Many essentials have rocketed in price, pushing up household grocery bills.
The price of low-fat milk has risen by more than 45 per cent, olive oil by 44 per cent, cheese by over 30 per cent and eggs by 20 per cent.
Grocery retailers say rising prices are a major cause for concern, with Co-Op Food boss Matt Hood describing inflation as ‘the thing that keeps us up at night’.
How to save money at the supermarket amid cost of living crisis
According to data from the ABS, Australians spent $11.4 billion at the supermarket in November 2022 – equivalent to about $520 per person. In comparison, April 2021 saw total grocery spending of $10.2 billion, or $464 per person. The current figure is rapidly rising as cost of living skyrockets.
1. Shop at night
2. Buy in bulk
3. Buy frozen or tinned
4. Find a co-op or farmer’s market
5. Go to specialty stores as they are closer with suppliers, typically
6. Choose imperfect foods
7. Buy store brands
8. Buy based on the season
9. Cut back on meat
10. Avoid specialty ingredients
11. If you don’t like it, return it
12. Get discounted supermarket gift cards
It follows after another customer spent $78.80 worth of groceries at Woolworths.
The grocery haul included two bottles of sparkling water, a block of sliced cheese, mince, cordial, eggs, a bag of rocket, raspberry cordial, burger sauce, bread buns and a packet of wraps.
Many Aussies were outraged over how little shoppers get by paying almost $80 for groceries right now.
‘Cheese is so expensive at the moment. It must be laced with gold or something,’ one said.
A second wrote that ‘Shopping just makes me sad these days. I do a lot of standing, looking at aisles and then walking away as everything is just too expensive.
Others recommended that people change where they shop. ‘Go Aldi. Prices have increased, but nowhere near Woolies & Coles prices,’ advised one.
It follows after another customer spent $78.80 worth of groceries at Woolworths (pictured)
‘500g of beef mince is about six bucks at Aldi, less than half the price of Coles and Woolworths.’
Another said: ‘Last week, I ordered $200 worth of groceries, and I definitely didn’t get that many things. Worse still, I’m on a fixed income and can’t save any money. Most of it is being used up per fortnight.’
A third said: ‘I genuinely feel like I’m getting robbed every time I shop at Woollies or Coles, but it’s just not feasible for most people to go to the markets a couple of times a week or buy from four different shops, especially those who work big hours.’
The surging price of groceries comes as Woolworths recently posted a 25 per cent profit increase, while Coles recorded an 11 per cent rise in the six months to end-December.
Chief executive Brad Banducci noted consumers were switching to cheaper private label groceries and canned food and eating out less often as they dealt with soaring interest rates and pressure on household budgets.

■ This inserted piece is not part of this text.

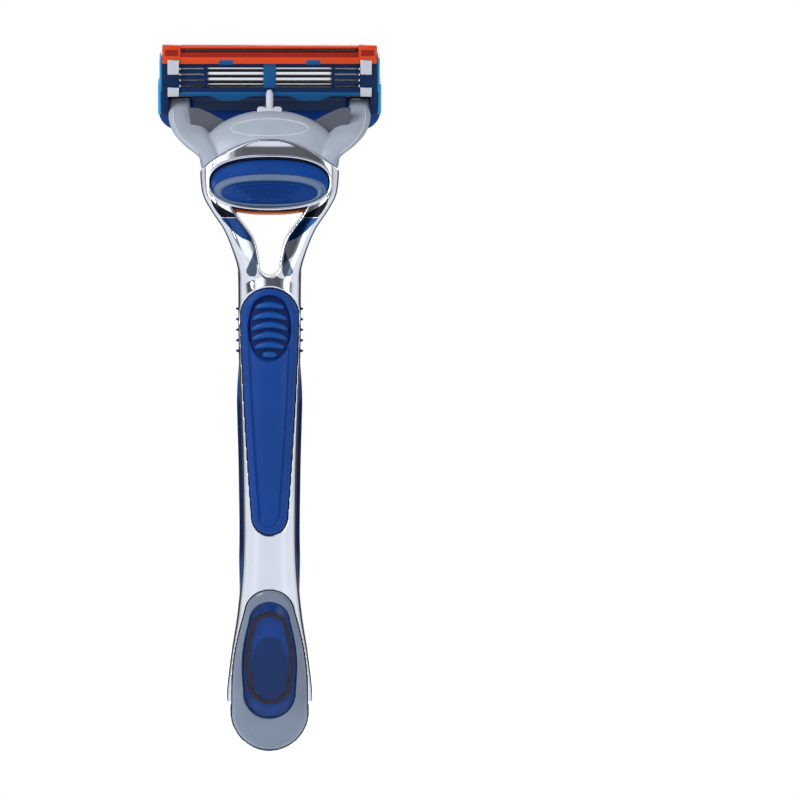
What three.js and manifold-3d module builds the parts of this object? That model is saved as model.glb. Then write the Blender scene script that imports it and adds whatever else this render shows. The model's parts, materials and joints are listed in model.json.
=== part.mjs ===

Woman on Centrelink with a budget of $50 a week reveals her very sad $100 grocery haul as prices surge
An unemployed woman’s grocery haul captured the pain felt by thousands of households amid Australia’s cost of living crisis.
The woman, who relies on fortnightly Centrelink payments, took to Twitter to share the 39 items she bought at chain supermarket Coles for $100.
She spent the most on pantry, freezer items, fresh vegetables, and toiletries – the bulk of which were Coles homebrand items.
Included in the haul were frozen meat pies, tampons, $2 shampoo, long-life milk, a bag of sweet potatoes and Coles brand frozen fish fillets.
‘I thought I’d share what my shopping looks like. This is for a fortnight,’ she wrote.
‘People who believe jobseekers are out here living the life are wrong. This fortnight is script fortnight.’